Right.  However, there is a separate recommendation for the
protocols themselves.  We should we try to minimize the number
of different preferred forms floating around.  For your case (2)
there is no preferred form.  But for the third case and
especially because most of the people designing protocols and
implementing libraries that are not i18n-specific cannot be
expected to be i18n or Unicode experts and because we have a
great deal of experience with strings "leaking" between protocol
contexts, having many different preferred formats out there is
an invitation to confusion and bugs.  The tradeoffs may need to
be evaluated carefully on a case-by-case basis, but simplicity
in the number of options and formats may trump optimality for
the needs of a particular protocol.

> To give an example: Unicode allows for character and property
> names to elide spaces with or without camel case or to use -
> or _ as separators.

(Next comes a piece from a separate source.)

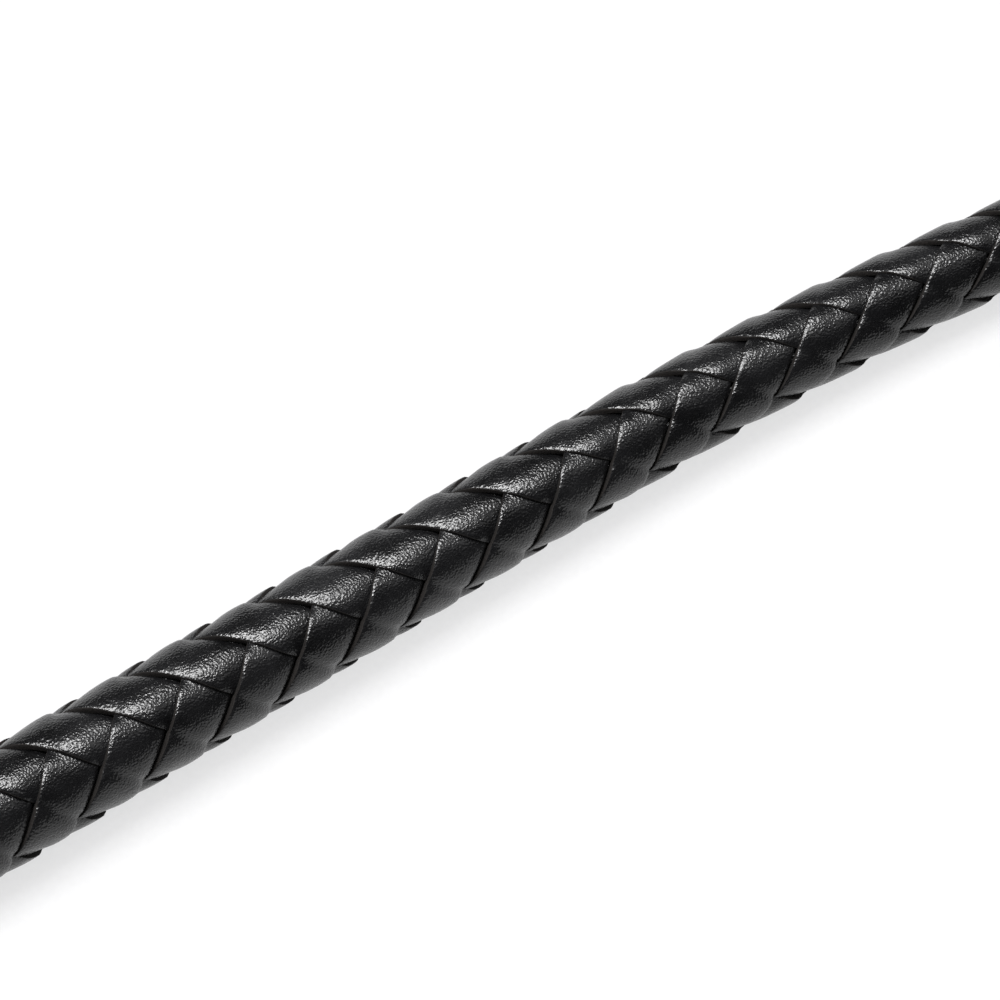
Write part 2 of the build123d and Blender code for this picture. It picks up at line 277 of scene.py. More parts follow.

However, in the context of the standard
> as much as possible only one of these formats will be used
> (single case with space as separator for character names and
> _ separator for properties).

Hmm.  Thanks, I just learned something because I had not studied
(or had forgotten) that set of rules.  [2]

 
> While everybody knows how to compare the values, it helps
> the reader to know that the text of the standard follows a
> uniform convention.
> 
> If a protocol allows mulitple forms, as Unicode does for its
> identifiers, it would still be good form to pick a canonical
> representation for such protocol-relevant items and as
> reviewers we should have a policy on that.

Yes.  And I think it is more than "as reviewers".  As discussed
in earlier notes, we may be getting to the point that it is time
for us to recommend, and the IETF to establish, some clear
guidance on these subjects so that we minimize the number of
situations in which WGs develop work and then we come along
during IETF Last Call and tell them they messed up.  Patrik may
be right that we need more reviews and responses before we are
ready for that, but my sense is that we are fairly close.

best,
   john


[1]  I am not familiar enough with the Regext set of documents
to know if "normalizedString" is defined somewhere.  Certainly,
draft-ietf-regext-dnrd-objects-mapping-06 uses it without
defining it locally or providing a specific normative reference
to such definitions.  At minimum, this suggests another problem
with the I-D that may need fixing.  But, if there is not a clear
definition -- if the instruction for what should go into those
fields is essentially "just normalize", than that is obviously
bad news.  It is bad news even for IDN U-labels because a string
in, e.g., NFC would not conform to the requirements for
U-labels.  Normal IETF and RFC practice requires a statement,
probably in the Terminology section and probably with a
normative reference, to where definitions of that and other
attributes can be found.

[2] It might be of interest that there are two reasons we don't
have "_" in LDH-style domain names because they were prohibited
in the original host name syntax.  And they were prohibited
there precisely because of a human factors argument: when
reading the handwriting of others, people cannot reliably
distinguish between "-" and "_", so it is best to allow one and
not the other.  And the hyphen was chosen in part because the
most common grapheme for the BCD character that evolved into "_"
in ASCII (and ECBDIC) was a left-pointing arrow, not a
horizontal bar at the baseline.  So the ARPANET decided to go
with a single form at the codepoint level while the Unicode
decision was to allow different forms and canonicalize later.
Of course, we have a different variation on the Unicode decision
with "FWS" and "CWFS" constructions in some well-known protocols.